When elections were held in 1984 for the Regular Batasang Pambansa, Planas was among the opposition figures who called for its boycott.

After two failed attempts to retrieve travel documents from the Philippine Embassy in the United States to return to the Philippines, she received her passport on March 6, 1986, a week after the People Power Revolution deposed President Marcos from power. Before leaving the US, Planas participated in protests in front of the State Department and the White House denouncing America's granting of asylum to Marcos and his family. Planas returned to the Philippines on March 15, 1986.

===Political career===
After her return from exile, Planas helped revive the dormant Liberal Party. She ran for mayor of Quezon City in 1988, but lost to incumbent mayor Brigido Simon Jr.
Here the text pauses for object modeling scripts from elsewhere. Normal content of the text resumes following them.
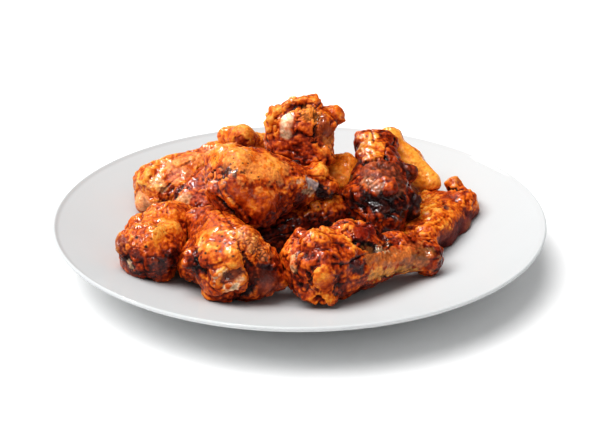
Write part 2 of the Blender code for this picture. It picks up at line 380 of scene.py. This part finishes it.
# How roast skin colours as it browns: burnt, dark sauce, red sauce, orange, gold, and pale fat
BROWNING = np.array([
    (0.00, 0.010, 0.002, 0.002),
    (0.15, 0.050, 0.003, 0.001),
    (0.30, 0.140, 0.010, 0.002),
    (0.45, 0.300, 0.029, 0.003),
    (0.60, 0.530, 0.074, 0.006),
    (0.75, 0.780, 0.170, 0.013),
    (0.88, 0.900, 0.290, 0.030),
    (1.00, 0.950, 0.430, 0.080),
])
PALE_GRISTLE = (0.92, 0.66, 0.42)
CHAR = (0.018, 0.010, 0.012)
PLUM = (0.11, 0.030, 0.032)
PEACH = (0.84, 0.42, 0.20)


def roast_skin():
    """The finish of a wing: the browning of its surface, with the painted light and shade that its colour
    carries, under fine grain, specks, pores and a wet shine.
    """
    glow = {"Subsurface Weight": 0.1, "Subsurface Scale": 0.0012, "Subsurface Radius": (1.0, 0.35, 0.12)}
    shine = {"Specular IOR Level": 0.14, "Coat Roughness": 0.14, "Coat IOR": 1.5}
    skin = Finish("roast_skin", {**glow, **shine})
    # The skin's colour attribute holds the browning and stains, and the painted light and shade with them.
    browned_and_painted_light = skin.node("ShaderNodeAttribute", {"attribute_name": "browned_and_painted_light"})
    wet = skin.node("ShaderNodeAttribute", {"attribute_name": "wet"}, output=2)
    grain = skin.noise(800, 4, 0.6)
    times = {"operation": "MULTIPLY"}
    darker = skin.node("ShaderNodeVectorMath", times, {0: browned_and_painted_light, 1: (0.86, 0.76, 0.7)})
    lighter = skin.node("ShaderNodeVectorMath", times, {0: browned_and_painted_light, 1: (1.06, 1.14, 1.17)})
    mottled = skin.blend(skin.within(grain, 0.36, 0.62), darker, lighter)
    pepper = skin.within(skin.noise(950, 2, 0.5), 0.69, 0.74)
    skin.drive("Base Color", skin.blend(pepper * 0.4, mottled, (0.05, 0.012, 0.006)))
    skin.drive("Roughness", skin.within(skin.noise(500, 3) - wet * 0.4, 0.0, 0.55, 0.16, 0.55))
    skin.drive("Coat Weight", skin.within(wet, 0.35, 0.9, 0.0, 0.75))
    pores = skin.noise(900, 3, 0.5) * 0.8 + skin.noise(380, 2, 0.5)
    skin.rough_up(pores, 0.0011, 0.6)
    return skin


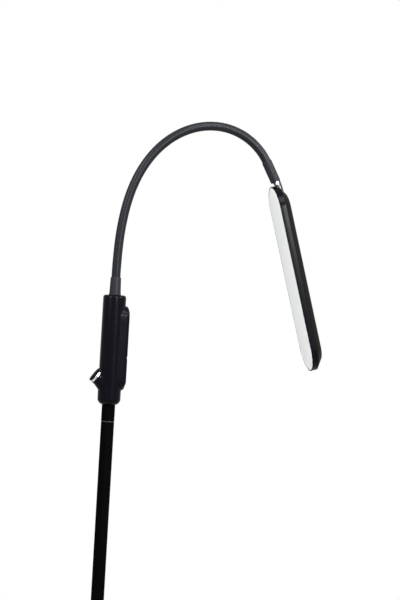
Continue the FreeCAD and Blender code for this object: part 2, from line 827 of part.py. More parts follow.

In 1992, she was picked by then-Congressman Mel Mathay to be his running mate in the mayoral elections, and the tandem subsequently won election.

Planas resigned from the Liberal Party in March 1998, after the party decided to nominate actor Rudy Fernandez as its Quezon City mayoral candidate instead of her. The LP's nomination came as a surprise, as Fernandez had already backed out of the race to serve as campaign manager for mayoral candidate Herbert Bautista; Fernandez soon accepted the nomination. Planas denounced the party's decision as a "betrayal of the high and lofty principles on which the LP was founded... [It is] indeed a direct stab at my heart." By May 1998, she and her running mate, councilor Jhopet Sison, lost the mayoralty election to incumbent mayor Mathay and councilor Fe Consuelo Angeles respectively.

She served as the spokesperson of former president Gloria Macapagal Arroyo as undersecretary in the Office of the President from 2009 until 2010.

==Personal life==
At the age of 87, Planas died in her sleep at her residence in Marikina.